For me Stave III and the Ghost of Christmas Present is where we begin to see a stronger presence of religion with blending of the pagan and the Christian in his character. The traditional winter leaves are present linking the pagan with the wreath which could echo the image of the crown of thorns worn by Jesus at his crucifixion. Here, Scrooge sees the Ghost of Christmas Present as a representative of God: “It has been done in your name, or at least that of your family”. This is a subtle yet strong indication that the Spirits are sent by God and therefore that it is a religious story rather than a secular tale. It is, however, hard to ascribe Dickens’ Christianity to any of the different Christian sects of the 19th century.
Tiny Tim also reminds the reader of Christ’s presence in the world of the novella. He goes to church and shows his piety and also his piousness. The lame child, who is brought back to life through the change wrought in Scrooge, has echoes of Christ healing the lame and the sick; although I am not proposing that Scrooge is a Christ-like figure!

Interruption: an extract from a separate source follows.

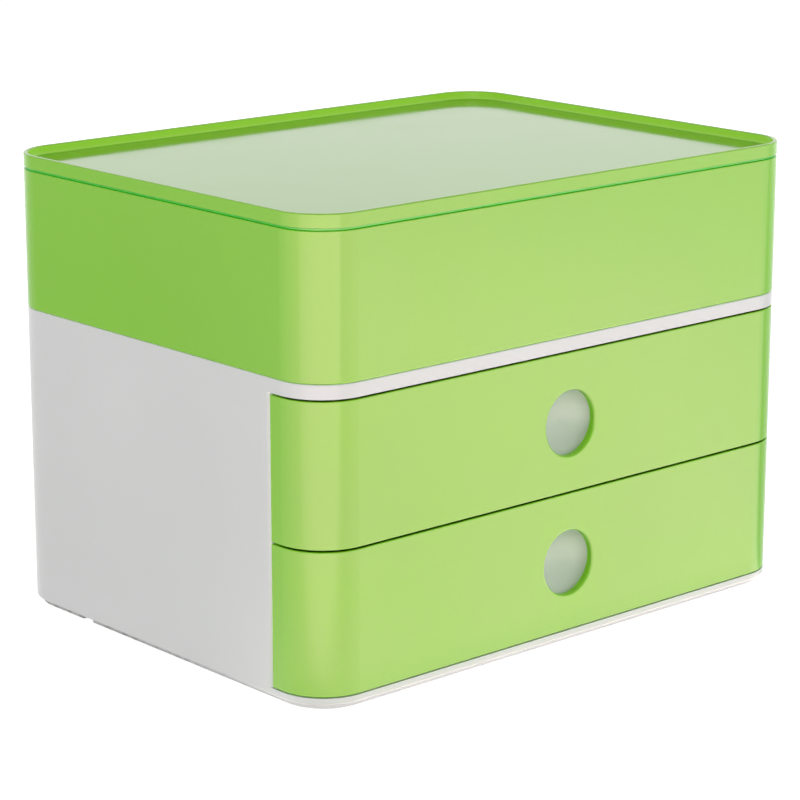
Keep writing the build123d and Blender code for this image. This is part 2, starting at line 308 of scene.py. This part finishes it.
def make_form(name, section, tree, **sizes):
    """Runs a form tree on a section and hands back the piece as a plain mesh."""
    drawn = bpy.data.meshes.new(name)
    lines = [(step, step + 1) for step in range(len(section) - 1)]
    drawn.from_pydata([(-inset, -height, 0.0) for inset, height in section], lines, [])
    piece = bpy.data.objects.new(name, drawn)
    scene.collection.objects.link(piece)
    shaping = piece.modifiers.new(name, "NODES")
    shaping.node_group = tree
    for socket in tree.interface.items_tree:
        if socket.name.replace(" ", "_") in sizes:
            shaping[socket.identifier] = sizes[socket.name.replace(" ", "_")]
    shaped = piece.evaluated_get(bpy.context.evaluated_depsgraph_get())
    form = bpy.data.meshes.new_from_object(shaped)
    piece.modifiers.clear()
    piece.data = form
    form.name = name
    return piece


def foot_tree():
    """Turns the section of one foot round its axis and sets a foot in each corner."""
    kinds = (("Foot Radius", "Float"), ("Length Apart", "Float"), ("Depth Apart", "Float"))
    tree, given = new_form_tree("turned_feet", *kinds, ("Turning Steps", "Int"))
    steps, radius = given["Turning Steps"], given["Foot Radius"]
    edge = put(tree, "GeometryNodeCurvePrimitiveCircle", Resolution=steps, Radius=radius)
    section = put(tree, "GeometryNodeMeshToCurve", Mesh=given["Section"])
    turned = put(tree, "GeometryNodeCurveToMesh", Curve=edge, Profile_Curve=section)
    corners = put(
        tree,
        "GeometryNodeMeshGrid",
        Size_X=given["Length Apart"],
        Size_Y=given["Depth Apart"],
        Vertices_X=2,
        Vertices_Y=2,
    )
    feet = put(tree, "GeometryNodeInstanceOnPoints", Points=corners, Instance=turned)
    real = put(tree, "GeometryNodeRealizeInstances", Geometry=feet)
    finish_form(tree, real, given["Finish"])
    return tree


def black_rubber():
    """Dull black with a fine grain, greyed by dust in patches."""
    clean, dusty = (0.012, 0.012, 0.012), (0.06, 0.058, 0.055)
    dust_size, patch_size, dull, dullest = 0.003, 0.0015, 0.55, 0.8
    grain_size, grain_depth, fine_size, fine_depth = 0.0006, 0.00002, 0.00015, 0.00001
    material, tree, shader = start_finish("black_rubber", 1.5)
    dust = patchy(tree, dust_size, detail=5.0, start=0.45, end=0.7)
    tree.links.new(tinted(tree, dust, clean, dusty), shader.inputs["Base Color"])
    dullness = patchy(tree, patch_size, detail=3.0, start=0.3, end=0.7, low=dull, high=dullest)
    tree.links.new(dullness, shader.inputs["Roughness"])
    grain, fine = cloudy(tree, grain_size, detail=3.0), cloudy(tree, fine_size)
    relief(tree, shader, (grain, grain_depth), (fine, fine_depth))
    return material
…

The Ghost’s speech causes Scrooge to be “overcome with penitence and grief”. Scrooge is beginning to repent and understand the harm of his words and actions, as the Christian tradition would desire. Scrooge is again confronted with his unchristian words from Stave I “decrease the surplus population” and must learn the importance of beneficence and benevolence.
This Stave shows us a world which is empty and soulless for Scrooge; his lack of benevolence and beneficence has ensured he is still “solitary as an oyster”. He has to accept Christ into his world and atone for his sins otherwise he will not defeat the Ghost of Christmas Yet to Come, presented as the Grim Reaper. Dickens deliberately presents a secular world of business and transactions with no regard for human feeling. His worldly possessions and wealth have no worth for him in death. Without redemption and salvation, he too will be weighed down by chains and the cash box, excluded from the Kingdom of Heaven. He must accept and “honour Christmas in [his] heart”.
We now see a reversal, Scrooge has accepted how he must change and his world is filled with light. Whilst we do not see an overt conversion to Christianity, we are shown Scrooge behaving in a Christian way: he shows benevolence and is welcomed into both families and he becomes beneficent and gives generously and secretly to charity and to the Cratchits, “he knew how to keep Christmas well, if any man alive possessed the knowledge”.
Dickens presents us with a character who has accepted his misdeeds and is not the “sinner” of Stave I.
In ‘A Christmas Carol’, we see Dickens’ faith through Scrooge’s journey from miser to benefactor, from ‘sinner’ to penitent, to redemption and then to salvation.
His chief aim […] was to promote individual “salvation” and bring about social reform. His “religious” views, while perhaps not strictly sectarian, were meant not so much to undermine orthodox belief as to demonstrate that a “practical” and humanitarian Christianity that reflected the life of Christ could solve personal and social problems. Michael Timko (2013)
‘And so, as Tiny Tim observed, God Bless Us, Every One!’
Thank you for reading.
Mary Hind-Portley
• Ackroyd, Peter (1994) Dickens abridged edition; Vintage Books, London
• Davis, P. B. (1990). The Lives and Times of Ebenezer Scrooge. Yale: Yale University Press.
• Hunt, W. H. (1905). Pre-Raphaelitism and the Pre-Raphaelite Brotherhood London: Macmillan
• Faber, M. (2005, December 24). Spectral pleasures. The Guardian.
• Landow, G. P. (2013, October 4). Sabbath observance, Sabbatarianism, and social class. The Victorian Web.
• Timko, M. (2013). “No Scrooge he: The Christianity of Charles Dickens”. America: The Jesuit Review.
• Tomalin, C. (2012). Dickens: A Life. London: Penguin Books.
• Taft, J. (2015). Disenchanted religion and secular enchantment in A Christmas Carol. Victorian Literature and Culture, 43(4), 659–673.